Their wings have been observed to make a distinct whistling note while flying overhead. Research has uncovered differences in the pitch of whistling noises by different subspecies of T. savana. This has supported a hypothesis that fork-tailed flycatchers are splitting into two species, as the nonmigratory birds have a much-lower-pitched whistling note than the migrators. This becomes another observed difference amongst others (e.g. wing shape) pointing to the two-species conclusion.

During mating displays, the males' wings may also make dry, crackling sounds; further research has investigated the use of these wing noises in potentially startling predators or would-be nest parasites (e.g. shiny cowbird).

== Distribution and habitat ==
Fork-tailed flycatchers are usually found below 1000 m elevation where they occur in a wide variety of habitats including pastures, riparian forests, forest edges, mangroves, and open residential areas with scattered trees. During migration, however, T. savana may be found in an even broader range of habitats.
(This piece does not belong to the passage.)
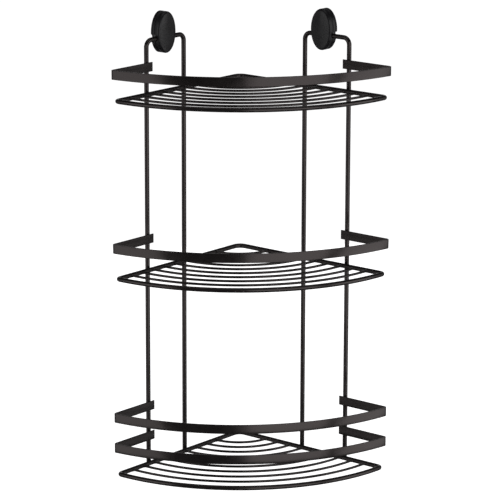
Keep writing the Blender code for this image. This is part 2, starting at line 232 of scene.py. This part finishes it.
def finished(name, shape):
    """The bmesh as a mesh with its faces out and shaded smooth."""
    bmesh.ops.recalc_face_normals(shape, faces=shape.faces)
    mesh = bpy.data.meshes.new(name)
    shape.to_mesh(mesh)
    shape.free()
    mesh.shade_smooth()
    return mesh


def skinned(name, rings, closed):
    """Skin through rings of points, with flat ends or joined into a loop."""
    shape = bmesh.new()
    loops = [[shape.verts.new(point) for point in ring] for ring in rings]
    pairs = list(zip(loops, loops[1:]))
    if closed:
        pairs.append((loops[-1], loops[0]))
    count = len(loops[0])
    for near, far in pairs:
        for step in range(count):
            after = (step + 1) % count
            shape.faces.new((near[step], near[after], far[after], far[step]))
    if not closed:
        shape.faces.new(loops[0])
        shape.faces.new(loops[-1])
    return finished(name, shape)


def tangents(path, closed):
    """Direction of the path at each of its points."""
    last = len(path) - 1
    found = []
    for index in range(len(path)):
        before = path[index - 1] if closed or index else path[0]
        after = path[(index + 1) % len(path)] if closed or index < last else path[last]
        found.append((after - before).normalized())
    return found


def swept(name, path, normal, outlines, closed=False):
    """Each outline of (sideways, along normal) stood across the flat path at its own point."""
    rings = []
    for centre, ahead, outline in zip(path, tangents(path, closed), outlines):
        sideways = ahead.cross(normal)
        rings.append([centre + sideways * across + normal * up for across, up in outline])
    return skinned(name, rings, closed)


def circle(radius, sides):
    angles = [2 * math.pi * step / sides for step in range(sides)]
    return [(radius * math.cos(angle), radius * math.sin(angle)) for angle in angles]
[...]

Its breeding range is from central Mexico to central Argentina. In most of this range, it is usually found year-round, but in the southern parts of its range, it retreats northward for the winter.

During migration, fork-tailed flycatchers are quite gregarious, nesting in flocks of up to 10,000 individuals. This species is known to wander widely. It is spotted almost annually in the eastern United States seaboard and Canada, normally around fall (September–November).

During migration, fork-tailed flycatchers have been observed flying accompanied by relative species such as eastern kingbirds and aggressively chasing off predators.

The nominate subspecies, T. s. savana, is found in central and southern Brazil, Bolivia, Paraguay, Uruguay, and Argentina (south to the Río Negro), and overwinters in Amazonia, a large portion of northern South America (i.e., within the Orinoco River Basin), and Trinidad and Tobago, occasionally appearing in the West Indies.

== Behavior ==
=== Breeding ===
Males perform aerial courtship displays involving swirling somersaults, twists, and flips, accompanied by buzzing calls to impress female counterparts. Males' long tail feathers are also used to impress potential mates. Breeding seasons are dependent on subspecies and location; breeding season ranges from late summer to mid-winter.

Fork-tailed flycatchers tend to build their cup nests in similar habitats to their hunting grounds (riparian forests, grasslands). They tend to prefer specific trees in specific geographic locations, such as Kielmeyera trees in central Brazil. The clutch is 1–3 eggs.

=== Diet ===
This species is primarily insectivorous. Fork-tailed flycatchers sally from their perches to eat flying insects or glean them off of leaves and fruit. When insects become less available in winter months, they have been observed eating fruits.

The fork-tailed flycatcher's long tail allows for quick turns and stops in their pursuit of flying prey. They can reach speeds up to 65 mile/hour.